What would you say to cancer?
In 2015, MD Anderson launched its “Confronting Cancer” campaign, which gave patients, caregivers, supporters, physicians and researchers the opportunity to confront the disease directly.
What did they say?
Physician and researcher Sapna Patel , M.D., warned, “My team will get you, cancer.”
Survivor Gail Morse told the disease it didn’t get the best of her: “You made me stronger, cancer.”
“No more hiding, cancer,” cautioned researcher Michael Curran, Ph.D.
And Board of Visitors member Tom Rushing split no hairs in his prediction: “MD Anderson will destroy you, cancer.”
The campaign, which included online, mobile, television, print and radio placements, began in Houston in July before going national in August. Immediately, it generated a lot of buzz.

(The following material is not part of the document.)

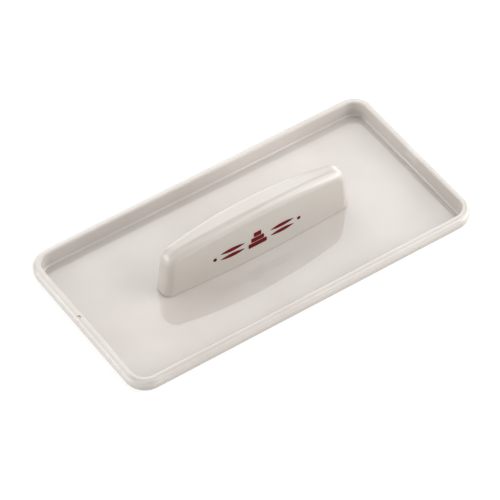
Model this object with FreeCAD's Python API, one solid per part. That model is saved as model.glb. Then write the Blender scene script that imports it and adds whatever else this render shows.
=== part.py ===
import FreeCAD, Part
import math
import os

# Icing smoother: a shallow tray-like plate with a hollow grip bonded along its centre.
# Origin at the centre of the smoothing face, +X along the plate, +Z up. Millimetres.

# --- smoothing plate -------------------------------------------------------
PLATE_LENGTH = 165.0
PLATE_WIDTH = 82.5
PLATE_HEIGHT = 7.8
PLATE_CORNER_RADIUS = 9.5
FLOOR_TOP = 1.4
UNDERSIDE_EDGE_RADIUS = 5.0
RIM_TOP_WIDTH = 3.4
RIM_OUTER_ROUND = 2.2
RIM_INNER_ROUND = 0.8
RECESS_DRAFT = 8.0
RECESS_COVE_RADIUS = 0.8

# --- gate mark on the rim at one short side --------------------------------
GATE_RADIUS = 0.9
GATE_DEPTH = 0.45
GATE_INSET = 1.6
GATE_OFFSET = 2.7

# --- grip, outer form ------------------------------------------------------
GRIP_HALF_LENGTH = 44.8
GRIP_HALF_WIDTH = 6.3
GRIP_BOW_RADIUS = 600.0
GRIP_CREST_Z = 26.8
GRIP_ARCH_RADIUS = 210.0
GRIP_END_ROUND = 7.0
GRIP_EDGE_ROUND = 3.7
GRIP_FOOT_ROUND = 0.4
GRIP_SIDE_DRAFT = 2.0
GRIP_END_DRAFT = 5.0

# --- grip, inside ----------------------------------------------------------
GRIP_WALL = 2.2
SMALLEST_CORNER_RADIUS = 0.4
CROSS_RIB_THICKNESS = 1.6
CROSS_RIB_POSITIONS = (-33.0, -11.0, 11.0, 33.0)
CROSS_RIB_FOOT_Z = 6.2
SOCKET_OUTER_RADIUS = 2.6
SOCKET_FOOT_Z = 5.2

# --- fixing of the grip to the plate ---------------------------------------
POST_POSITIONS = (-22.0, 22.0)
POST_RADIUS = 1.6
POST_TOP_Z = 16.2
POST_TIP_CHAMFER = 0.6
POST_CLEARANCE = 0.05
SOCKET_END_GAP = 1.0
FENCE_GAP = 0.9
FENCE_THICKNESS = 1.2
FENCE_TOP_Z = 4.2
BEAD_TOP_Z = 2.8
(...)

“This campaign has caught the public’s attention and inspired even greater confidence in us,” MD Anderson President Ronald DePinho said during his state of the institution address in October. “They are the heroes on the front lines of our fight, and their real thoughts and emotions drive the campaign. The approach is bold, emotional and engaging.”

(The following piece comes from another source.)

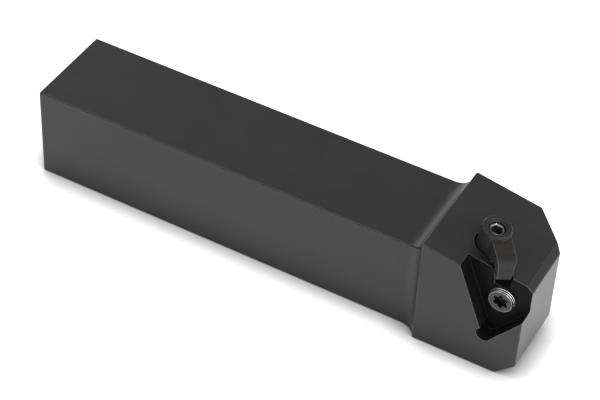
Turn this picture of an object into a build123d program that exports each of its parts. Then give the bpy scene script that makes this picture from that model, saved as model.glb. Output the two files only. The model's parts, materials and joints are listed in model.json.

The goal of the effort is to raise national awareness of the institution, and by all measures, it succeeded. In 2010, MD Anderson had only 6% awareness nationally. Today, with the new campaign, that awareness has seen a boost to 13% in the final quarter of last year — a significant milestone for the MD Anderson brand.

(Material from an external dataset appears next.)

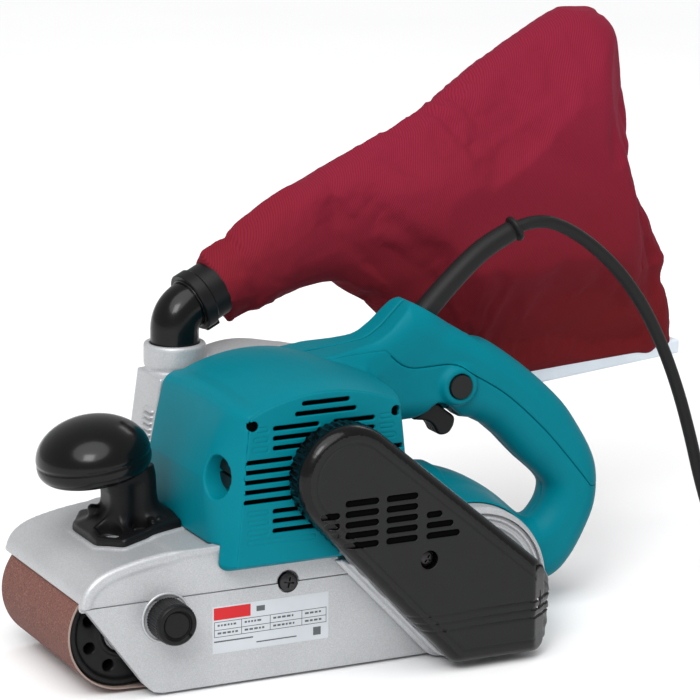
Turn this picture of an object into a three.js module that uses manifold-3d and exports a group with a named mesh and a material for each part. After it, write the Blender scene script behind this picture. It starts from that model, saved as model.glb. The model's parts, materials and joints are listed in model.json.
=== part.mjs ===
// A handheld belt sander: an aluminium body over a 100 mm wide abrasive belt, a cross-mounted
// motor under a moulded housing, a toothed-belt drive on the near side, a blower with a dust bag
// on the far side, a D-handle behind and a round grip in front.
//
// Frame: millimetres, +Z up. The nose points to -X, the drive cover to -Y, the dust outlet to +Y.
// z = 0 is the flat underside of the abrasive belt, x = 0 is midway between the two rollers and
// y = 0 is the middle of the belt.
import * as THREE from "three";
import { mergeVertices } from "three/addons/utils/BufferGeometryUtils.js";
import Module from "manifold-3d";

const wasm = await Module();
wasm.setup();

// ---------------------------------------------------------------- driving dimensions
const gap = 0.3; // clearance between touching pieces

// Abrasive belt and its rollers.
const beltLength = 610;
const beltWidth = 100;
const beltThickness = 1;
const rollerRadius = 30.5;
const rollerLength = 96;
const rollerRise = 2; // the rollers run this much above the sole
const axleRadius = 5;
const bearingRadius = 11;
const bearingWidth = 7;
const driveBearingRadius = 16;
const sleeveThickness = 3;

// Body casting.
const wall = 3;
const roofClearance = 8.5;
const roofThickness = 3.5;
const sideGap = 5; // from the belt's edge to the near wall
const nearWall = 5;
const sidePlateThickness = 2.7;
const seatDepth = 15; // how far the drive cover's seat stands off the near wall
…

The campaign has also increased philanthropic efforts, attracting additional support for the institution’s mission to end cancer.
MD Anderson is confronting cancer by investing in and collaborating with local community organizations to support cancer patients and survivors, as well as educating people about ways to reduce their cancer risk by making healthy choices.
In FY15, those investments and collaborations included:
- Working with 409 local schools, churches, employers and community organizations.
- Participating in 1,128 programs and events to support local community fundraising and education efforts.
- Implementing 176 education programs targeted specifically for Hispanics, Asians and African Americans in Houston and the surrounding area to educate them on the importance of cancer screening exams and ways they can improve their health to lower their risk of cancer.